Lucio and Sara are a yuppie couple who once more need a babysitter for 7-year old Francesca. They often use the elderly neighbours, but old man Renato is starting to lose his memory, and what is it with him playing horsey with Francesca and demanding she plant a kiss on his cheek? Still, needs must, and after a family crisis, Lucio leaves Francesca with Renato until Sara gets back.

Renato and Francesca go missing – it turns out that they went out for an ice cream and got lost, but Lucio is convinced that some sort of sexual abuse was involved. This is despite the fact that the police categorically rule this out. Lucio is determined to find out what happened that night (Renato can’t remember and Francesca may be traumatized) and enlists the support of Renato’s granddaughter Charlotte who is visiting from France where she lives with her mother.

Drei Etagen is split into three parts, although the first part, set in 2010 seems by far the longest. Twice we spring forward 5 years to see what has happened to the characters.

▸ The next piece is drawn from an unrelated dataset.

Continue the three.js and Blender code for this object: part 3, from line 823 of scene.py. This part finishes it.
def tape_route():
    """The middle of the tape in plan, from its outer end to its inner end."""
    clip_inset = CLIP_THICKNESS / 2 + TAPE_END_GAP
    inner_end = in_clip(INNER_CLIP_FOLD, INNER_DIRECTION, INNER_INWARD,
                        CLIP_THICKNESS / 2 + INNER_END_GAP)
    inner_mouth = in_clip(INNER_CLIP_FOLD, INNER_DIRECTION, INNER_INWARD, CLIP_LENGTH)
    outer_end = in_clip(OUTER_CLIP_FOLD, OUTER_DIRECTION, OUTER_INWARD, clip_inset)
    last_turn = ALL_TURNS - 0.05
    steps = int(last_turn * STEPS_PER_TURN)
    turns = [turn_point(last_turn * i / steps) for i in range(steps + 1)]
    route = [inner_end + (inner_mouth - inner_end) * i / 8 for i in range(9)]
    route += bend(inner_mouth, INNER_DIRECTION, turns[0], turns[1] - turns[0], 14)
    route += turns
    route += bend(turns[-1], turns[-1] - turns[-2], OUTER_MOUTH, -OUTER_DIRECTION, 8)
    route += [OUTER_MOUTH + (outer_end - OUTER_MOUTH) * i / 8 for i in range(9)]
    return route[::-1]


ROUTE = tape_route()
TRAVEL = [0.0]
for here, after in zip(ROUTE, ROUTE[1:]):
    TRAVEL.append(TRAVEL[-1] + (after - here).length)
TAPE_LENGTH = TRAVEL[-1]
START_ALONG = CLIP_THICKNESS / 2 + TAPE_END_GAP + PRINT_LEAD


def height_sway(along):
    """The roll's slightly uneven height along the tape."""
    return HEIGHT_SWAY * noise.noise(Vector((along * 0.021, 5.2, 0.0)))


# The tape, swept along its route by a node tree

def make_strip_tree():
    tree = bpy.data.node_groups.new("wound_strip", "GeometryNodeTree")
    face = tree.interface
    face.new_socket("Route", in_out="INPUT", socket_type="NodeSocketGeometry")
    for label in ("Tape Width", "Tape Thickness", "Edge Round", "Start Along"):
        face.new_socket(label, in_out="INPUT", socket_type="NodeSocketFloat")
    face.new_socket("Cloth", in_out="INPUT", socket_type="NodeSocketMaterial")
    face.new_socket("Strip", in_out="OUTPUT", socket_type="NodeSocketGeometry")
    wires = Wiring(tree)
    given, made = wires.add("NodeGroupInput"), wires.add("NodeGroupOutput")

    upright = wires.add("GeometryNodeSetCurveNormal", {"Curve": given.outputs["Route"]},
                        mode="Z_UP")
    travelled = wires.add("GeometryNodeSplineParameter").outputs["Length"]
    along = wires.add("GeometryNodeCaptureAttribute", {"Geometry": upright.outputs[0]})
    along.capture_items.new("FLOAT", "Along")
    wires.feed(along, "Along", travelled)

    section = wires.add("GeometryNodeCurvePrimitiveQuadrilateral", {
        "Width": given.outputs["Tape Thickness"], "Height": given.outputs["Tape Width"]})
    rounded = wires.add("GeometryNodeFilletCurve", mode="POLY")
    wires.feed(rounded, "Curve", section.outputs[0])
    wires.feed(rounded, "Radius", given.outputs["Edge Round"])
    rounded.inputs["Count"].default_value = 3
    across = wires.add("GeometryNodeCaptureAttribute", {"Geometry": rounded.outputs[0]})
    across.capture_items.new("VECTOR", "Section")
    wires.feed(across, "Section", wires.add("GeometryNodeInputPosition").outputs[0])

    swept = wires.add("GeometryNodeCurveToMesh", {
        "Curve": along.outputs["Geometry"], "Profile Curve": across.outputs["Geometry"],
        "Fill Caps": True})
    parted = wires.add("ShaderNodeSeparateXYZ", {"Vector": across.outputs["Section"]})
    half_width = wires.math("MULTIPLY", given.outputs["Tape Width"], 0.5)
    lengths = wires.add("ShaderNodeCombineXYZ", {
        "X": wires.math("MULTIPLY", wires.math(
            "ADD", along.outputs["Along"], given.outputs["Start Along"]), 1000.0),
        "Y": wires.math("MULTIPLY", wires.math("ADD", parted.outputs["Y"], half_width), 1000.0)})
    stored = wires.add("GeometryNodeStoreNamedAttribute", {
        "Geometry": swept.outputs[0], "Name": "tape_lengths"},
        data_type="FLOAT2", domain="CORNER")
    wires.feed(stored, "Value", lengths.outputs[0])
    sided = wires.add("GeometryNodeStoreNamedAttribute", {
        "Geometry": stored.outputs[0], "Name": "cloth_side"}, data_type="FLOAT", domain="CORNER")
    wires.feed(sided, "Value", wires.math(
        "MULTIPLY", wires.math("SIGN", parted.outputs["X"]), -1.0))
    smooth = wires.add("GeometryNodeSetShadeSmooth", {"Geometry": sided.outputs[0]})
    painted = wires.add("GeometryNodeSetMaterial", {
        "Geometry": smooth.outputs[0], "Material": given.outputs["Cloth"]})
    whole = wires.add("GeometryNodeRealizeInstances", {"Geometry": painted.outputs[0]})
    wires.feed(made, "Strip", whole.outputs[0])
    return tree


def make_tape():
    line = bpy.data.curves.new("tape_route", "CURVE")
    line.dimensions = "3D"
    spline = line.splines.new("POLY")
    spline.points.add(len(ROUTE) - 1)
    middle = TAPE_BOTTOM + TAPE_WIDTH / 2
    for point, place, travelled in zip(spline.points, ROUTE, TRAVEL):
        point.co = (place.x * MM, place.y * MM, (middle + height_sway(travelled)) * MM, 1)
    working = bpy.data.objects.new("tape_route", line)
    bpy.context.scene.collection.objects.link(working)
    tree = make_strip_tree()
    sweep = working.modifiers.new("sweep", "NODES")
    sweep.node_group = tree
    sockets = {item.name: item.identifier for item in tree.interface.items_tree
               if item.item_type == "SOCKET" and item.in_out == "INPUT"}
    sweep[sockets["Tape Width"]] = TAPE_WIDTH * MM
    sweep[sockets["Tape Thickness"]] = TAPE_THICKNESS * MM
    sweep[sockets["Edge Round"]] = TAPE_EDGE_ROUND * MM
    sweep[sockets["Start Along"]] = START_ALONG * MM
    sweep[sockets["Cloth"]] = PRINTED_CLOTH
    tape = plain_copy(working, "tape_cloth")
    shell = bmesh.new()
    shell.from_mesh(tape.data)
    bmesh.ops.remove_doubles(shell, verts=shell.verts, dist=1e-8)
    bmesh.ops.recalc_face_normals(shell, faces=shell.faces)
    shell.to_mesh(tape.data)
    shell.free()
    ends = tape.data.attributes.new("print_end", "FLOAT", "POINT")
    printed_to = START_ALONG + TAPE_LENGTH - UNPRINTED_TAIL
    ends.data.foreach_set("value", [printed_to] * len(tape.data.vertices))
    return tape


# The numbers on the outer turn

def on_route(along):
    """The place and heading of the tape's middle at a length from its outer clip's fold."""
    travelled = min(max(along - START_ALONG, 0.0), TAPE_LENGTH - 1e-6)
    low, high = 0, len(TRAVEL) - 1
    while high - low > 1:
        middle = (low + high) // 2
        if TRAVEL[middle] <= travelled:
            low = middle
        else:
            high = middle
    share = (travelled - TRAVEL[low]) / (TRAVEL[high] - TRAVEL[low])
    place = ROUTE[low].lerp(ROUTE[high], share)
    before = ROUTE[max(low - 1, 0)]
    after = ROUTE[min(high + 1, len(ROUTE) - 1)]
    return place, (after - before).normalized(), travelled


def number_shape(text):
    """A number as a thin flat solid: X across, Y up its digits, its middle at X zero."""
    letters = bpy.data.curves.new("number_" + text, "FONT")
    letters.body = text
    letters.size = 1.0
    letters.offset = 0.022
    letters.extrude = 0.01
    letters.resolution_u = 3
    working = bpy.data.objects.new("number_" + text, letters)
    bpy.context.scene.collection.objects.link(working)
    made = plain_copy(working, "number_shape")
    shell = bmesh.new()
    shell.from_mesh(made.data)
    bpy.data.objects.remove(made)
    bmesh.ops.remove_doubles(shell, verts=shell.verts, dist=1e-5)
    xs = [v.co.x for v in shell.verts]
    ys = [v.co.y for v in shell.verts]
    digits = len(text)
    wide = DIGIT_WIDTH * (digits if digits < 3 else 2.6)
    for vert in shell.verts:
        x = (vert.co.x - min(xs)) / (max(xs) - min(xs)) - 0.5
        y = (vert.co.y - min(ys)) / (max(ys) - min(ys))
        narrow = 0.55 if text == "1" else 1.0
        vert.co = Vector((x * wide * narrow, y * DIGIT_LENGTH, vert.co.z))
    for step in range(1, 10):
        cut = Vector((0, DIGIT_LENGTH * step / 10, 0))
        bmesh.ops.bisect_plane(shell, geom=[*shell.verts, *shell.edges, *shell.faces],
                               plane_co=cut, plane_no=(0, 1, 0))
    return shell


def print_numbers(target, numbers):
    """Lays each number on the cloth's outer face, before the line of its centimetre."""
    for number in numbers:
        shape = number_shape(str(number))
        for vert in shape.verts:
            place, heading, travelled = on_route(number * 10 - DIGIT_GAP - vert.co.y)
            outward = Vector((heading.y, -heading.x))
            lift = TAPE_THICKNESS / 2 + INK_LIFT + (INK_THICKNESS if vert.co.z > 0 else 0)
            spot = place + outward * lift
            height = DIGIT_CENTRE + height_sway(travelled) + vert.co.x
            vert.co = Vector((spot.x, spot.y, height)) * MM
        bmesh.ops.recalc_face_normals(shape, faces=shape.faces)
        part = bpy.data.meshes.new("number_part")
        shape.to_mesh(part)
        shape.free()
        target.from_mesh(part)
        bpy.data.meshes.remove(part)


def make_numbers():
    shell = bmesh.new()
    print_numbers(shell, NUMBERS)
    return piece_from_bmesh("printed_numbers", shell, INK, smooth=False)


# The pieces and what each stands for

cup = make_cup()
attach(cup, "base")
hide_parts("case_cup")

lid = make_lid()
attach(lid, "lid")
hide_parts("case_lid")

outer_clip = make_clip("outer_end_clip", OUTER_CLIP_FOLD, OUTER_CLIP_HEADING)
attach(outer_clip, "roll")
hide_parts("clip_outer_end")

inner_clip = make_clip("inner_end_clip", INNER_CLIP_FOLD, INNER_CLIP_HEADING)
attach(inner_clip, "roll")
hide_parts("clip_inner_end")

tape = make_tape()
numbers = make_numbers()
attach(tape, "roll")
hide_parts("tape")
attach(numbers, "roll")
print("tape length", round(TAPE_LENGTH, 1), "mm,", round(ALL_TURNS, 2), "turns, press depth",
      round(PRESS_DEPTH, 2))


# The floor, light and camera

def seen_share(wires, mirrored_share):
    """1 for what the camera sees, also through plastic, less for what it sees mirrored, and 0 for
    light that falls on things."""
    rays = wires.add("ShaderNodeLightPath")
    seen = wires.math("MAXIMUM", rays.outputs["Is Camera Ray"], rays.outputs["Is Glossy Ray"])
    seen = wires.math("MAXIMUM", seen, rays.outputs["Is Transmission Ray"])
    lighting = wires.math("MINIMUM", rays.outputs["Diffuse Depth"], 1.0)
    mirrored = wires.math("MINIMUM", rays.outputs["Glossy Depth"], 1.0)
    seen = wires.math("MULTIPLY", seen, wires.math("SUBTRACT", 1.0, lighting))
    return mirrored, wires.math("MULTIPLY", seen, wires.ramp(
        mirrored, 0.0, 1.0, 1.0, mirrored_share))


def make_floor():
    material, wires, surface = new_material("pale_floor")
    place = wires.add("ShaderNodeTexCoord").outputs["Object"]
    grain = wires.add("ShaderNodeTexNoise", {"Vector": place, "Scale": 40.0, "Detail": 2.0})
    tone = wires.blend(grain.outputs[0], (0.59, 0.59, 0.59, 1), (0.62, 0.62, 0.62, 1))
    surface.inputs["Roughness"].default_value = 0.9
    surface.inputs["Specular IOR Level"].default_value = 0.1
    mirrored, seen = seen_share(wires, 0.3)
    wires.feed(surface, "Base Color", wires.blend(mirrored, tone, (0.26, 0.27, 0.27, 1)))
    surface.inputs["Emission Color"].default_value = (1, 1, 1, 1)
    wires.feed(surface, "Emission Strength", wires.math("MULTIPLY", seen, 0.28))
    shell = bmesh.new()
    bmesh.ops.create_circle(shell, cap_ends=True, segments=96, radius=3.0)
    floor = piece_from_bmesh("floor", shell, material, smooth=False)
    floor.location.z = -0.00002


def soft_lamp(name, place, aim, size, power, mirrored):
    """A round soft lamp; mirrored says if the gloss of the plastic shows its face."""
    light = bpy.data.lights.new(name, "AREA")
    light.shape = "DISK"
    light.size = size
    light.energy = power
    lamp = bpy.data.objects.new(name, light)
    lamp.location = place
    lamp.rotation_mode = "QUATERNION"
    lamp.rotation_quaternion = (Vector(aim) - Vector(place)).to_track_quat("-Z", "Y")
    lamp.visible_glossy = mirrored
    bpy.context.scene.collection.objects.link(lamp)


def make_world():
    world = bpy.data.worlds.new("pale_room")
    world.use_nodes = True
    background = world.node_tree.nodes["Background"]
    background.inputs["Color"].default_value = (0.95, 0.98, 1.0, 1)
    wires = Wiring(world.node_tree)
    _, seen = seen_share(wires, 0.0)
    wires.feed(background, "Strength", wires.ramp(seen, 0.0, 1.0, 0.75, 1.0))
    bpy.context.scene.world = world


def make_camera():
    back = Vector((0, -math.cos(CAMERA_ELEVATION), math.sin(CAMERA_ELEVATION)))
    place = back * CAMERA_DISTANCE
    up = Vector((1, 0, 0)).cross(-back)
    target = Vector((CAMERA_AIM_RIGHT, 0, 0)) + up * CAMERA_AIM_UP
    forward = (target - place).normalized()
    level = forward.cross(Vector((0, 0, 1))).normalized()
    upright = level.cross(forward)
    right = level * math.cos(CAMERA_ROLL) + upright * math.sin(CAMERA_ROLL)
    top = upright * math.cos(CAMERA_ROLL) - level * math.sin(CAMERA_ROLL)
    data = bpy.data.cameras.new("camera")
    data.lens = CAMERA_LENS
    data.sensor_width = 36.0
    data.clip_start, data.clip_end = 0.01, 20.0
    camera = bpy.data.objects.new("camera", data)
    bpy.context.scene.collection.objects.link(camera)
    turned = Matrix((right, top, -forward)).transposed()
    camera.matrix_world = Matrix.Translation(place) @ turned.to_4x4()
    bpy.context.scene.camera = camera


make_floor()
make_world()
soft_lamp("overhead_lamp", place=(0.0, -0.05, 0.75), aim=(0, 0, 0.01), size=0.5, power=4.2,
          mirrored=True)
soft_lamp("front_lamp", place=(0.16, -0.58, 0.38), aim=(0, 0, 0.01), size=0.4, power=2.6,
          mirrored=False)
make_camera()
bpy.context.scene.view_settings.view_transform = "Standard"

Andrea is sent down for manslaughter. Dora tries to support him but Vittorio wants nothing to do with him. Later, Andrea is released and is reborn as a beekeeper, although he is still reluctant to apologise for his crime. Vittorio dies, and Dora tries to adapt on living on her own, donating his old clothes to a refugee charity and leaving messages on her dead husband’s answerphone.

Monica’s brother-in-law incurs huge debts and goes on the run, hiding out at her house while her husband is away on business. Again. She starts to get close with the brother-in-law, and finally learns that the two brothers’ fight was over her. One day, she just ups and goes, literally leaving a crying baby for her husband to deal with. It is suggested that her departure is due to her mental health, but if you want to be honest, he had it coming.

Charlotte tells Lucio that she has vital evidence in e-mails sent by her grandmother. When he takes her home to look through her computer, she takes her top off and looks at him seductively. For a couple of second he protests, saying he’s a married man, but they’re soon fucking. This leads to him facing his own trial for having sex with an underage girl.

Before watching Drei Etagen, I mainly knew director Nanni Moretti for his earlier, funny, films. So this wasn’t exactly what I was expecting. It seems that quite a few critics were similarly surprized and the film has got a bit of a mauling. More than once, the chief evidence against it being Any Good is the charge that it’s like a soap opera. Well, each to his own, but I quite like soap operas.

Certainly there are things to criticize here. It’s not as if the comfortably off white middle class is a forgotten minority that has been largely ignored by film. And some of the sleazy men are sometimes given a little too much of an easy ride. Women not being able to cope is dismissed as mental illness, and young girls are just asking for it. To be clear, this Is not necessarily the view of the film or director Moretti, but there are a few too many blurred lines.

And yet if you take the film for what it is – a series of stories about the lives of several flawed but intriguing individuals, it does its job. There is no great character development – as people get older, the main thing that they change is their haircut – but they are confronted with real dilemmas and deal with them according to their abilities, sometimes well, sometimes badly. I don’t ask much more from a film, so I still don’t quite get why some critics got so annoyed.

Drei Etagen. It’s perfectly fine. I’ll let them use that quote on the poster.